Novicias
Por Claudia Rafael
(APe).- Poco queda de esa nena de nueve años que dejó la escuela para empezar a barrer y lavar las miserias de otros con mansiones y patios de inmensidad. La sonrisa se le dibuja leve en la nostalgia y da un salto repentino a los treinta, cuando ya mujerona voluptuosa, negra azabache y de dientes luminosos, fue la última de la fila de 70 niñitos que esperaban que el sacerdote hiciera entrar en ella el cuerpo de Cristo. Tal vez como una señal difusa de lo que vendría apenas tres años más tarde. Aremi mujer, Aremi diosa de placeres, Aremi que ofrece vida para no morir vanamente en la esquina oscura y marginal, Aremi ya demasiado lejos de su tierra dominicana de calor eterno.
Aremi, Mairel, Virginia, Mara, Carolina, Andrea, Magalí. Mujeres que cruzaron la línea temprana de su niñez en un salto sin retorno. Carolina, con su adolescencia de plenitudes -decíamos hace una semana escasa- escapó el 1 de octubre último de un prostíbulo del centro bonaerense y a partir de su fuga la justicia armó allanamientos y búsqueda de hombres y mujeres de perversidades viejas sin rozarlos siquiera. Carolina, la misma a la que durante un año y medio llamaron Leonor porque le cambiaron su nombre y su edad en su documento en la capital paraguaya, ya pisa hoy de nuevo suelo guaraní. Carolina ya ajena a la tierna chiquilla que hacía tortitas de barro con esa tierra profundamente roja de su pueblo y se reía a borbotones. Las cicatrices ahogaron la risa para siempre.
Carolina volvió a su Paraguay como Mairel ya no pudo regresar a su Cotui, el pueblo del interior dominicano del que partió con sus niños aún niños y una promesa de futuros multiplicados entre sus manos. El domingo 24 de octubre pasado Mairel quedó hundida, desangrada, torturada para todos los días de la historia en una Olavarría fría y atravesada de cemento. La encontraron muerta y quemada en una casa en construcción de un barrio residencial. Tan ajena a su mar caribeño. Tan castigadora del arcoiris que era su cuerpo. Sus leves huesos en cruz meciéndose en suave luz, el tipo que la acaricia y ella novicia llorándose. Mairel Mora. Mairel morena. Mairel niña y mujer, con su cadenita y su cruz esperanzada siempre al cuello que la salvaría de todos los males aberrantes de la tierra pero la cruz era tan pequeña que no pudo contra la muerte.

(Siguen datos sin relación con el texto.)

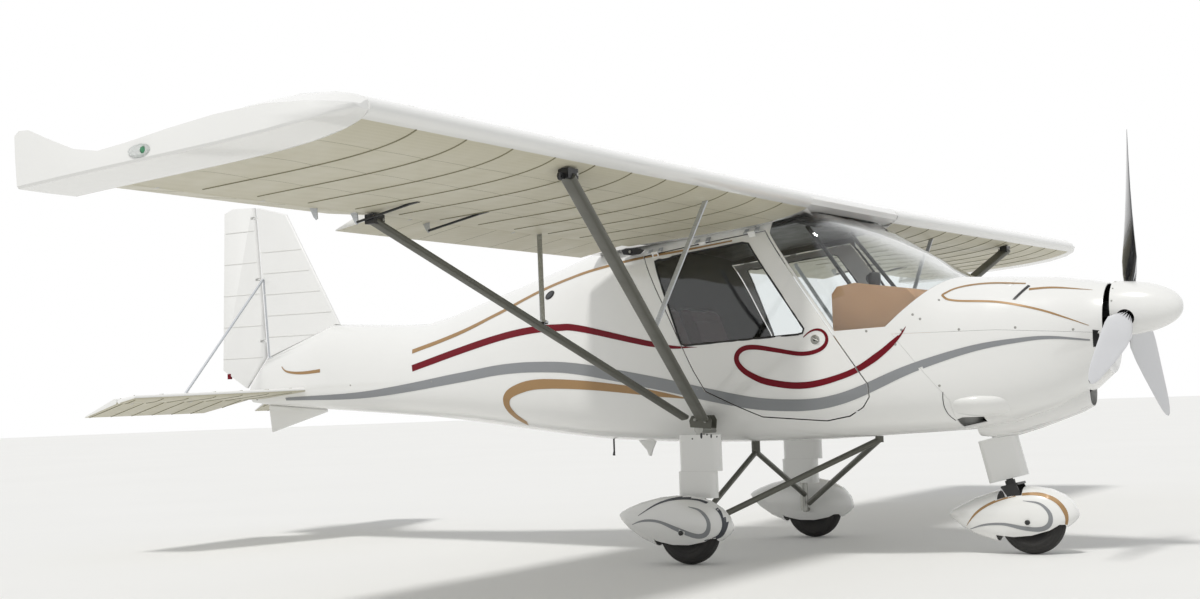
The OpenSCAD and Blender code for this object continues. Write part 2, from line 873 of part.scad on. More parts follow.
elevator_te = [-(elevator_chord - 3), 0];
torque_r = 10;
module elevators() {
  color(white)
    translate(elevator_hinge)
      rotate([0, -elevator_rest, 0]) {
        pair() {
          difference() {
            hull() {
              rod([0, 130, 0], [0, tail_half, 0], elevator_nose);
              rod([elevator_te[0], 250, 0], [elevator_te[0], tail_half - 15, 0], 3);
            }
            for (y = stab_hinge_y)
              translate([0, y, 0])
                rotate([-90, 0, 0])
                  lug_room(0, elevator_nose);
          }
          for (y = stab_hinge_y)
            translate([0, y, 0])
              rotate([-90, 0, 0])
                lug_pin(0);
        }
        rod([0, -140, 0], [0, 140, 0], torque_r);
      }
}

brace_top = [-2735, 22, 1722];
brace_foot = [-2740, 770, 976];
module tail_braces() {
  color("silver")
    pair()
      difference() {
        union() {
          rod(brace_top, brace_foot, 8);
          translate(brace_foot + [0, 0, -13])
            cylinder(r = 11, h = 22, $fn = 24);
        }
        stab_panel(fit);
      }
}

module ventral_fin() {
  color(white)
    hull() {
      rod([-2245, 0, 845.4], [-2720, 0, 884.6], 10);
      rod([-2700, 0, 716], [-2722, 0, 880], 6);
    }
}

// ========================================================= wing fittings
front_foot = strut_foot + 0.035 * (front_top - strut_foot) + [12, 0, 0];
rear_foot = strut_foot + 0.045 * (rear_top - strut_foot) + [-38, 0, 0];
module front_strut(extra = 0) {
  bar(front_foot, front_top, front_strut_c + extra, 32 + extra);
}
module rear_strut(extra = 0) {
  bar(rear_foot, rear_top, rear_strut_c + extra, 26 + extra);
}

module wing_struts() {
  color(grey)
    pair() {
      front_strut();
      rear_strut();
      difference() {
        bar(front_jury[0], front_jury[1], 26, 10);
        front_strut(2 * fit);
        wing_block();
      }
      difference() {
        bar(rear_jury[0], rear_jury[1], 28, 8);
        rear_strut(2 * fit);
        wing_block();
      }
    }
}

tie_r = 6;          // eye for a tie-down rope under each strut top
tie_t = 10;
tie_out = 52;
module strut_fittings() {
  color(black)
    pair() {
      difference() {
        for (top = [front_top, rear_top])
          translate(top + [-24, -50, -14])
            cube([48, 78, fitting_drop + 8]);
        front_strut(2 * fit);
        rear_strut(2 * fit);
        wing_block();
      }
      translate(front_top + [0, tie_out, -8])
        difference() {
          union() {
            rotate([0, 90, 0])
              cylinder(r = 16, h = tie_t, center = true, $fn = 48);
            translate([-tie_t / 2, -30, -10])
              cube([tie_t, 30, 26]);
          }
          rotate([0, 90, 0])
            cylinder(r = tie_r, h = 2 * tie_t, center = true, $fn = 48);
        }
    }
}

// Space taken by the front part of one wing, grown by the seating gap
module wing_block() {
  translate([0, 0, -fit])
    wing_frame(1)
      spanwise(0, seam_y - root_y)
        polygon(foil(rear_face / chord));
}

// ========================================================= undercarriage
leg_y = 655;
leg_r = 22;
wheel_z = tyre_r;
main_axle_out = track_half + 103;
module main_legs() {
  color("silver") {
    rod([beam[0], -leg_y - 20, beam[2]], [beam[0], leg_y + 20, beam[2]], beam_r);
    pair() {
      rod([beam[0], leg_y, beam[2]], [main_axle_x, leg_y, wheel_z], leg_r);
      rod([main_axle_x, leg_y, wheel_z], [main_axle_x, main_axle_out, wheel_z], axle_r);
    }
  }
}

// Upper and lower sleeve of each leg: chord, thickness, place, lowest and highest point
sleeve_table = [[238, 74, 780, 470, 660], [222, 66, 760, 330, 469.5]];
module leg_sleeves() {
  color(white)
    pair()
      difference() {
        for (r = sleeve_table)
          translate([r[2], leg_y, r[3]])
            linear_extrude(r[4] - r[3])
              streamline(r[0], r[1]);
        rod([beam[0], leg_y, beam[2]], [main_axle_x, leg_y, wheel_z], leg_r + fit);
      }
}

apex = [787, 0, 540];
strut_end = [790, 628, 262];
drag_end = [818, 628, 212];
drag_front = [1516, 0, 595];
module gear_struts() {
  color("#3A3D3A") {
    pair() {
      rod(apex, strut_end, 15);
      rod(drag_front, drag_end, 16);
    }
    translate(apex + [0, 0, -14])
      cylinder(r = 24, h = belly_z - apex[2] + 13, $fn = 32);
    translate(drag_front + [0, 0, -14])
      cylinder(r = 22, h = 32.6, $fn = 32);
  }
}

// Wheel fairing as rings: share of its length, half width, lowest and highest point
pant_table = [
  [0.00,   4,  -4,   4], [0.03,  24, -28,  22], [0.10,  46, -66,  48], [0.22,  70, -108,  84],
  [0.38,  88, -140, 118], [0.52,  96, -142, 136], [0.66,  98, -130, 142], [0.80,  90, -104, 128],
  [0.90,  72, -72,  98], [0.96,  50, -42,  62], [0.99,  26, -20,  28], [1.00,   8,  -6,   8]
];
pant_n = 28;
pant_skin = 4;
function pant_ring(r, len_x, lift, inset) = [
  for (k = [0 : pant_n - 1])
    let (a = 360 * k / pant_n, up = sin(a) >= 0)
    [r[0] * len_x, max(r[1] - inset, 1) * pow_sign(cos(a), 0.88),
     lerp(lift, 0, r[0]) + max((up ? r[3] : -r[2]) - inset, 1) * pow_sign(sin(a), 0.88)]
];
module pant_body(len_x, lift, inset) {
  first = inset > 0 ? 1 : 0;
  for (i = [first : len(pant_table) - 2 - first])
    ring_hull(pant_ring(pant_table[i], len_x, lift, inset), pant_ring(pant_table[i + 1], len_x, lift, inset));
}

// Hollow wheel fairing with a slot for the tyre, its nose at the origin of its X axis
module pant(len_x, lift, axle_at, axle_z) {
  difference() {
    pant_body(len_x, lift, 0);
    pant_body(len_x, lift, pant_skin);
    translate([axle_at - tyre_r - 9, -tyre_w / 2 - 14, -400])
      cube([2 * tyre_r + 18, tyre_w + 28, 400 - 50]);
    children();
  }
}

main_pant_x = [362, 1022];
main_pant_z = 188;
module main_pants() {
  color(white)
    pair()
      translate([main_pant_x[0], track_half + 2, main_pant_z])
        pant(main_pant_x[1] - main_pant_x[0], 62, main_axle_x - main_pant_x[0], 0) {
          translate([main_axle_x - main_pant_x[0], -300, wheel_z - main_pant_z])
            rotate([-90, 0, 0])
              cylinder(r = axle_r + fit, h = 600, $fn = 32);
        }
}

// Tyre and rim round their own axle, which lies across the aircraft
rim_r = 62;
module tyre(c) {
  h = tyre_w / 2;
  color(black)
    translate(c)
      rotate([90, 0, 0])
        rotate_extrude($fn = 72)
          polygon(concat(
            [[rim_r + fit, -h * 0.62], [rim_r + fit, h * 0.62]],
            [for (k = [0 : 16])
              let (a = 105 - 210 * k / 16)
              [tyre_r - h + 1 + (h - 1) * cos(a * 0.86), h * pow_sign(sin(a * 0.86), 0.85)]]
          ));
}

module rim(c) {
  h = tyre_w * 0.31;
  color("silver")
    translate(c)
      rotate([90, 0, 0])
        difference() {
          rotate_extrude($fn = 64)
            polygon([
              [axle_r + 9, -h - 6], [axle_r + 9, h + 6], [axle_r + 20, h + 6], [axle_r + 24, 10], [rim_r - 14, 10],
              [rim_r - 6, h], [rim_r, h], [rim_r, -h], [rim_r - 6, -h], [rim_r - 14, -10],
              [axle_r + 24, -10], [axle_r + 20, -h - 6]
            ]);
          for (k = [0 : 5])
            rotate([0, 0, 60 * k])
              translate([(axle_r + rim_r + 10) / 2, 0, -20])
                cylinder(r = 5, h = 40, $fn = 24);
        }
  color("silver")
    translate(c)
      rotate([90, 0, 0])
        difference() {
          cylinder(r = axle_r + 9 + eps, h = 2 * h + 12, center = true, $fn = 48);
          cylinder(r = axle_r + fit, h = 4 * h, center = true, $fn = 48);
        }
}

main_c = [main_axle_x, track_half, wheel_z];
nose_c = [nose_axle_x, 0, wheel_z];
stem_r = 18;
leg_chord = 212;
leg_thick = 70;

// Frame of the raked nose leg: its Z axis points up the leg from the fork crown
module leg_frame() {
  translate(leg_low)
    rotate([0, atan2(-leg_dir[0], -leg_dir[2]), 0])
      children();
}

module nose_leg() {
  color(white)
    leg_frame()
      difference() {
        union() {
          translate([0, 0, 26])
            linear_extrude(222)
              streamline(leg_chord, leg_thick);
          translate([0, 0, 240])
            cylinder(r = stem_r + 10, h = 210, $fn = 48);
        }
        translate([0, 0, -10])
          cylinder(r = stem_r + fit, h = 300, $fn = 48);
      }
}

fork_half = tyre_w / 2 + 12;
fork_t = 8;
fork_out = 101;     // ends of the hollow axle, just outside the fairing
tow_r = 6;          // tow bar socket, the bore of the nose axle
module nose_fork() {
  color("dimgray") {
    leg_frame() {
      translate([0, 0, -6])
        cylinder(r = stem_r, h = 240, $fn = 48);
      translate([0, 0, -10])
        cylinder(r = stem_r + 8, h = 30, $fn = 48);
      translate([-34, -fork_half - fork_t - 1, -14])
        cube([90, 2 * (fork_half + fork_t + 1), 12]);
    }
    difference() {
      union() {
        pair()
          rotate([90, 0, 0])
            translate([0, 0, -fork_half - fork_t])
              linear_extrude(fork_t)
                polygon([
                  [leg_low[0] - 28, leg_low[2] - 20], [leg_low[0] + 50, leg_low[2] - 2],
                  [nose_axle_x + 22, wheel_z], [nose_axle_x + 10, wheel_z - 20],
                  [nose_axle_x - 10, wheel_z - 20], [nose_axle_x - 22, wheel_z]
                ]);
        rod([nose_axle_x, -fork_out, wheel_z], [nose_axle_x, fork_out, wheel_z], axle_r);
      }
      rod([nose_axle_x, -fork_out - 1, wheel_z], [nose_axle_x, fork_out + 1, wheel_z], tow_r);
    }
  }
}

nose_pant_x = [1888, 2562];
nose_pant_z = 204;
module nose_pant() {
  color(white)
    translate([nose_pant_x[0], 0, nose_pant_z])
      pant(nose_pant_x[1] - nose_pant_x[0], 0, nose_axle_x - nose_pant_x[0], 0) {
        translate([leg_low[0] - nose_pant_x[0] - 55, -fork_half - fork_t - 4, 60])
          cube([130, 2 * (fork_half + fork_t + 4), 200]);
        translate([nose_axle_x - nose_pant_x[0], 0, wheel_z - nose_pant_z])
          rotate([90, 0, 0])
            cylinder(r = axle_r + fit, h = 400, center = true, $fn = 32);
      }
}

// ---- drawing
module door_left() { door(1); }
module door_right() { door(-1); }
module door_glass_left() { door_glass(1); }
module door_glass_right() { door_glass(-1); }
module wing_left() { color(white) wing(1); }
module wing_right() { color(white) wing(-1); }
module wing_tips() { color(white) for (s = [1, -1]) wing_tip(s); }
module aileron_left() { color(white) wing_frame(1) wing_surface(aileron_y, aileron_rest); }
module aileron_right() { color(white) wing_frame(-1) wing_surface(aileron_y, aileron_rest); }
module flap_left() { color(white) wing_frame(1) wing_surface(flap_y, -flap_rest); }
module flap_right() { color(white) wing_frame(-1) wing_surface(flap_y, -flap_rest); }
module main_tyre_left() { tyre(main_c); }
module main_rim_left() { rim(main_c); }
module main_tyre_right() { mirror([0, 1, 0]) tyre(main_c); }
module main_rim_right() { mirror([0, 1, 0]) rim(main_c); }
module nose_tyre() { tyre(nose_c); }
module nose_rim() { rim(nose_c); }

fuselage_shell();
roof_fairing();
upper_cowl();
lower_cowl();
firewall();
engine_block();
windscreen();
instrument_panel();
cabin_floor();
seat_cushions();
seat_backs();
door_left();
door_right();
door_glass_left();
door_glass_right();
door_hinges();
spinner();
propeller();
wing_left();
wing_right();
wing_tips();
aileron_left();
aileron_right();
flap_left();
flap_right();
wing_struts();
strut_fittings();
fins();
rudder();
stabilisers();
elevators();
tail_braces();
main_legs();
leg_sleeves();
gear_struts();
main_pants();
main_tyre_left();
main_tyre_right();
main_rim_left();
main_rim_right();
nose_leg();
nose_fork();
nose_pant();
nose_tyre();
nose_rim();
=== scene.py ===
"""High-wing ultralight: finishes, fabric, glazing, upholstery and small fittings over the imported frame."""

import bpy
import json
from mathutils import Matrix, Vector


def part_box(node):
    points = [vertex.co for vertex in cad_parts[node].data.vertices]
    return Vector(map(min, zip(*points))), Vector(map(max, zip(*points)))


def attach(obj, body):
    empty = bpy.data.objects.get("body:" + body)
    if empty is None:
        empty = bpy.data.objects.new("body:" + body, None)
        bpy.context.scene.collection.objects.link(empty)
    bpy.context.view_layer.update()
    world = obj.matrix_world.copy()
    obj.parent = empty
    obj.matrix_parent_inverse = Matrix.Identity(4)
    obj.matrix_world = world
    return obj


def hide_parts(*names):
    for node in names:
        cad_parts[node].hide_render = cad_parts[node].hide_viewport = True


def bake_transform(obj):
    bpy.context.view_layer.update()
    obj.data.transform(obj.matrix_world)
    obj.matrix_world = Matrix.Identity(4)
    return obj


bl_info = {
    "name": "High-Wing Ultralight",
    "version": (1, 0, 0),
    "blender": (4, 5, 0),
    "location": "View3D > Sidebar > Ultralight",
    "description": "Dresses the packed airframe with paint, fabric, glazing, seats and fittings",
    "category": "Object",
}

import json
import math

import bmesh
import bpy
from bpy.props import FloatProperty, FloatVectorProperty, IntProperty, PointerProperty
from mathutils import Matrix, Vector, noise
from mathutils.bvhtree import BVHTree

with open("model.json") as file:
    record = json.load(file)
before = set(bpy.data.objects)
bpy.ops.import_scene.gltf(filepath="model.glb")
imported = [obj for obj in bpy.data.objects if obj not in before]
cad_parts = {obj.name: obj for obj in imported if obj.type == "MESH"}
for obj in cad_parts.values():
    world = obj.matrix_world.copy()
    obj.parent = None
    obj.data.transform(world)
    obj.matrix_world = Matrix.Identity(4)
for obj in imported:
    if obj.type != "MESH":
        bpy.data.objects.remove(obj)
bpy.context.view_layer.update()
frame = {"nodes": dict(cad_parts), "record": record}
NODES = frame["nodes"]
BODY_OF = {n: b for b, group in frame["record"]["behaviour"]["bodies"].items() for n in group}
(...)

Mairel víctima y victimizada que horroriza a los señores, los mismos señores que a escondidas pagan por su goce. Mairel entrampada en las redes que manipulan y trafican vidas. De a miles, de a millones. Mairel, Andrea, Magalí, Mara, Aremi, Virginia. Como una oración de otoños sobre sus pies el ir ofreciendo vida justo en la esquina temblando ausente su desnudez.
Días de sombras oscuras pueblan el cielo de esas niñas que huyeron para que sus propios cachorros pudieran tener sus habichuelas guisadas y su arroz graneado sobre la mesa de todos los días. Mujeres niñas que corrieron detrás de una vana oferta de aprendiz de peluquera o de niñera o tal vez de doméstica o camarera sin imaginar que saltaban sin red a las garras prostibularias.
Mucha muerte para tanta vida. Mucho dolor para una tierra arrasada. Aremi era la amiga de Mairel como también lo era Virginia. Ahora se saben fugitivas eternas porque aprendieron en sangre hermana que la condena pende sobre sus cuerpos porque son víctimas multiplicadas de un sistema perverso que usa y tira, que mata para imponer su poder, que teje redes que trafican y que va dejando otros nombres en el camino. Nombres como los de Magalí, Mara o Andrea que mucho antes tuvieron el mismo destino de su Mairel.
La Organización para la Cooperación y el Desarrollo Económico estima que las ganancias anuales de la trata de personas ronda los 36 mil millones de dólares. El poder avala. Permite. Convive y atrapa ganancias. Mira hacia otro lado. Las vulnera una y mil veces. Y las transforma en el estandarte anónimo que casi nadie toma entre sus manos.